First of all, life isn't "fair." There's no guarantee of "fair" anywhere in the world. I grow weary of youngsters whinging about "fairness." "Fair" has nothing to do with government structure or power.

Second, the people who want proportional representation in the Senate are ignorant of history. 

In 1787, Roger Sherman (delegate to the Constitutional Convention from CT) proposed a compromise to gain agreement to the proposed constitution by giving all states two senators, which were not allocated according to population, and locking this agreement into the Constitution in such a way that it would require more than just an amendment to change it. Senators were to be chosen by the legislatures of the states, not by direct election of the people at all.

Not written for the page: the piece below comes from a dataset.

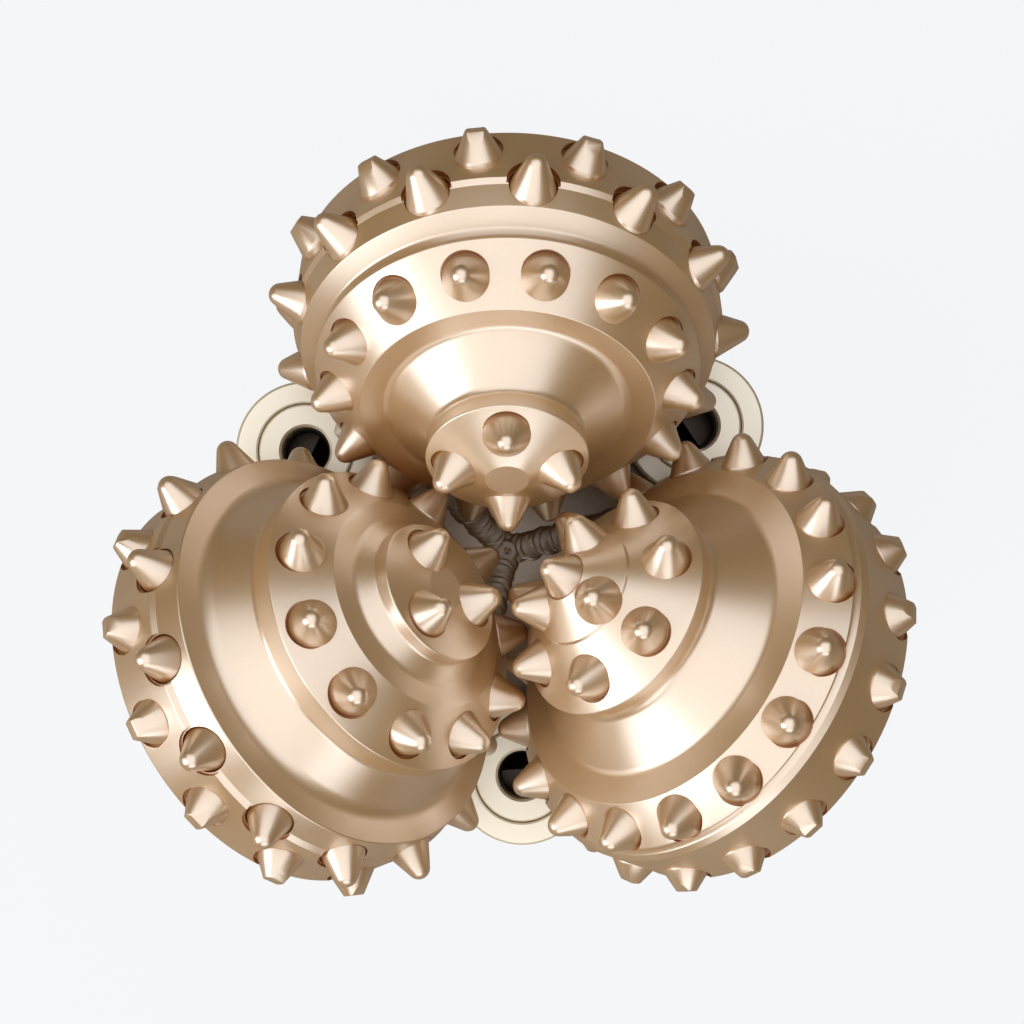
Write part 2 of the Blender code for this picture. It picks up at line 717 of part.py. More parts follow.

The original idea in the selection of senators by the state legislatures was that the states, as political sovereigns, would be represented in the federal government by the Senate, and the people would be represented by the House, the members of which were chosen by population counts determined during the decennial national census.

In 1913, during the first "Progressive Era," the 17th Amendment was passed, giving the people of the states direct election of their senators. This removed the representation of the states in the federal government, and was part of why we have runaway spending - the senators are constantly trying to buy the favor of their state populations, rather than represent the interests of their state governments.

In getting the "Great Compromise" (google it - it's known as the "Great Compromise" or "Sherman Compromise"), Sherman had to assure the smaller states with less population that the two-senator-per-state could not be changed easily. People need to read Article V of the US Constitution. The last sentence makes it clear that the authors of the Constitution were serious about that "two senators per state" issue.